Australia’s shift in focus to the immediate region is summarised by Tony Abbott as ‘more Jakarta, less Geneva’ (Wade, 2014). In quantitative terms it is expressed in the 2015-2016 budget through a 70% decrease in ODA to Africa, 43% to the Middle-East, a 40% decrease to South and East Asia (excluding Cambodia, Timor-Leste and Nepal) and 10% and 5% in the South Pacific states and Papua New Guinea respectively (Lowy Institute, 2015). This follows a 10% cut in Australia’s overall foreign aid budget in real terms in 2014-2015 (Wade, 2014).

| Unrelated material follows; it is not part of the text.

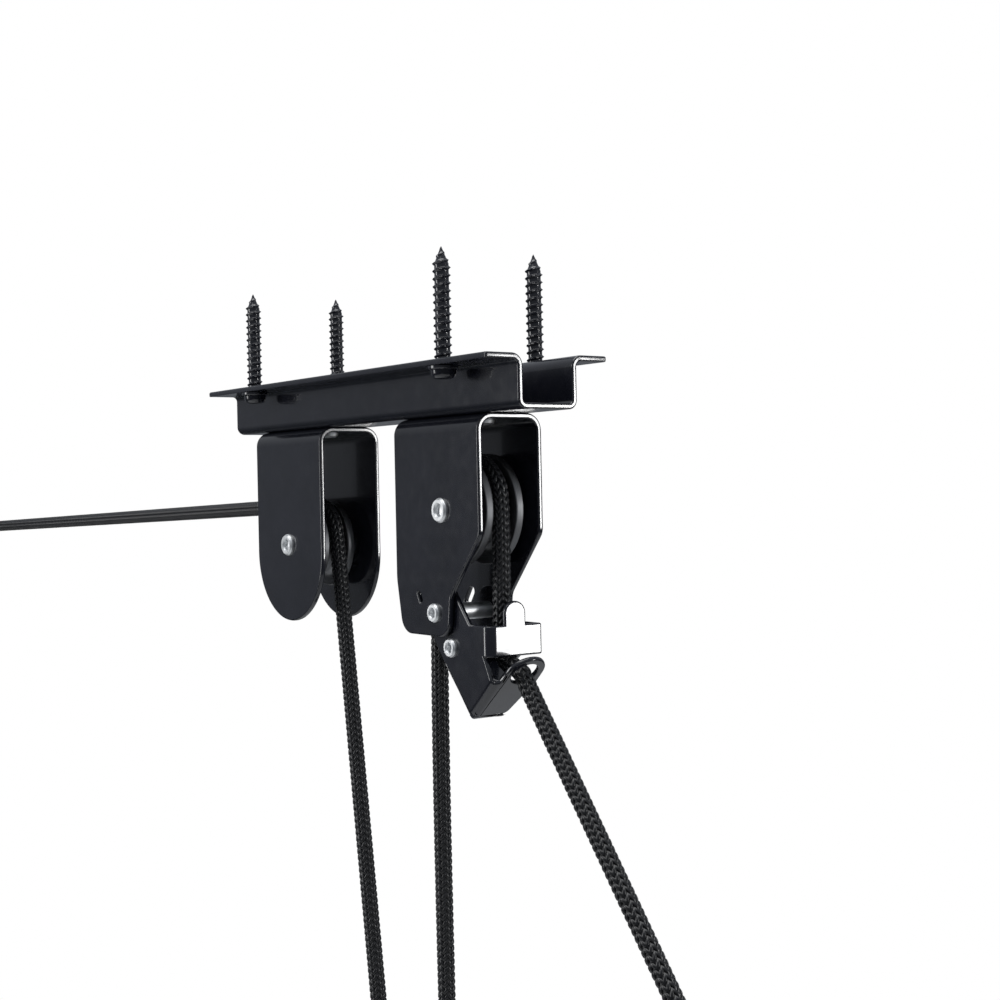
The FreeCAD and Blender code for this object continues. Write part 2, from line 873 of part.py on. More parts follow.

The post-Cold War era saw a growing emphasis on humanitarian intervention, and the consensus around the Millennium Development Goals coincided with a globalisation of aid in which global human rights, poverty reduction and development were seen to contribute to the security and prosperity of all. This was reflected for example in DFAT’s 2003 white paper (Makinda, 2015). In an earlier era ODA and FDI focused on economic and political spheres of influence, such as former colonial possessions. From this perspective Australia’s dramatic cut in ODA to sub-Saharan Africa might be rationalised. In the absence of economic or political imperative, ODA to Africa could only be justified in human development terms, such as tackling poverty, health, education. In this context Australia’s regionalisation of ODA could be representative of a more donor-driven approach. Regionalism is less relevant with a human-centred approach as locus is informed more by greatest need or greatest potential to make a difference.

The Abbott Government’s regional emphasis is an element of its ‘new aid paradigm’. Reduction of ODA to sub-Saharan Africa contrasts with the previous Labor Government’s policy which saw ODA increase in consecutive years to 2013-2014, and the Abbott Government reversed Labor’s decision to join the African Development Bank. Writing after the 23.3% cut in ODA to sub-Saharan Africa in 2014-2015, but before a further 70% cut in 2015-2016, Samuel Makinda (2015) says Australia’s engagement with Africa in recent years was driven by a conception of national interest informed by humanitarianism, support for mining corporations, and the bid for a UN Security Council seat. Makinda cites the 2012 Hollway review – ‘choosing aid activities because of specific national interests is, and should remain, the exception.’ (Hollway et al 2012, cited in Makinda 2015, p. 58). Makinda describes a more sectoral rather than regional approach in which Australia tackled problems where it was best able to make a difference in relation to the Millennium Development Goals. If that were the modus operandi of the previous government then the Abbott Government has moved markedly away from it. Makinda’s reference to the MDGs incidentally highlights the need for a new frame of reference after 2015, a new paradigm.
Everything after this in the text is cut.